Tuesday, January 22, 2008

You'll never guess what happened my cat.

This blog is going to the bad, it always suffers when i am a bit busier, in fact there is an inverse relationship between my business productivity and my blog productivity. The busier I am the less blogging i do, the stats at the side tell me that I wrote 67 posts in 05, and 69 posts in 06, but then rocketed to 83 last year, which means i was not as busy as i might have been, it's encouraging that I have only 4 for this year, but if you see a sudden rise in blogging please drop me a line and tell me to get cracking as it seems to mean that I'm writing too much here and not enough in places that are a bit more profitable.

Right, time to take my own medicine.

Thursday, January 10, 2008

It just never leaves ya!

What am I like? Playing Basketball game last night and I found myself going nose to nose with one of the opposition, in that "wonder will he hit me" kind of way.
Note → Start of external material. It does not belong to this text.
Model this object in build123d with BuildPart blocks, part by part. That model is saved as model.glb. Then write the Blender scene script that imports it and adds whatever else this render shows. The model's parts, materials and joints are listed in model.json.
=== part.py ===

I'm almost 43 for fecks sake, mind you Tommy was in a few scrapes too, and he's bloody 54.

Starting to feel some benefit from the lack of cigarettes, I felt much better through the game last night, and I feel better overall, I've done the last 9 days without very much bother, and as long as I keep my head on my shoulders I think I'll be fine this time.

That storm knocked everything around the garden that was not nailed down, basketball hoop, patio heater, flowerpots all toppled over, only the heater sustained any real damage.
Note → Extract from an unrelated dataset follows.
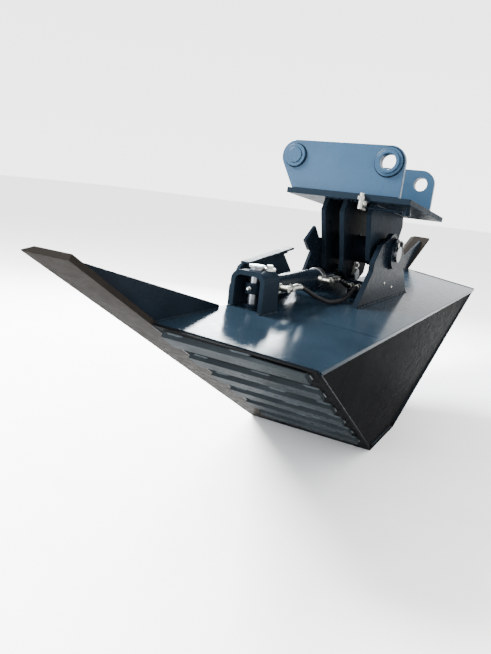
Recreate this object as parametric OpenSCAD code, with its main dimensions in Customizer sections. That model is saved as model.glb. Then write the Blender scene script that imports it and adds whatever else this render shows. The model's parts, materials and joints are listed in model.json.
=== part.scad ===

I never imagined my blog would turn into one of those incredibly boring "you'll never guess what happened my cat yesterday" kind of offerings, so I apologise for this one.

Now better do some work.

P

Tuesday, January 08, 2008

Fit to burst



So much happening am almost fit to burst, good news on funding, off to UK next week, rebranding all 2007 brochures for 2008, trying to come up with a great angle for a personal development course for business, busy busy busy.

This year's business plan needs to be more varied than last year, not so much putting the eggs into one or two baskets, plus I need to be out of the office a whole lot more.

Am excited

Wednesday, January 02, 2008

Phil O'Donnell RIP





Up in my attic I have several boxes full of magazines, for years in the 90's I bought the Celtic View every week, and several years ago i rounded them all up, but unable to actually chuck them out I ended up "storing" them all in the attic.

This Christmas I had a look through some of them, a mate called me the other night to tell me the Phil O'Donnell had collapsed and died while playing for Motherwell. The funny thing is that I never enjoyed supported celtic more than i did at that time, even while we were winning stuff since, and definately not the current stuff, I just can't seem to reconnect with the passion I felt from the early 90's right up to Seville, I had my mate Ger (who died last year) beside me most of the time, watching and screaming for the Celtic of Collins, McStay, Cadete, Di canio, Rieper and marvellous Moravcik.

I was in my late 20's and early 30's. Life was brilliant, nobody we knew died of "natural causes" and as long as we were careful what pubs we went into and where we wore our colours we felt indestructable.

Well Ger is dead, and now one of the young lads we used to watch playing is dead too, I certainly don't feel indestructable anymore, so I went up and had a flick through some of the magazines, through the time of Tommy Burns, Wim Jansen, Dr. Jo, John Bloody Barnes and finally Martin O'Neill (I stopped buying the magazine years ago) and I felt glad to have had all those experiences, glad to have lived through those times and in a strange way i felt that I had little choice back then, cos i had got myself into something i had to see through, and in a strange way Martin O'Neill helped deliver us from that, after Seville it became possible to follow Celtic as a pass time rather than as a compulsion.

It allowed us all to grow up a little.

The ten years before that had kept us as angry passionate teenagers from 1988 to 1998,

But we loved it.

Phil O'Donnell is the first Celtic player of that generation to move on.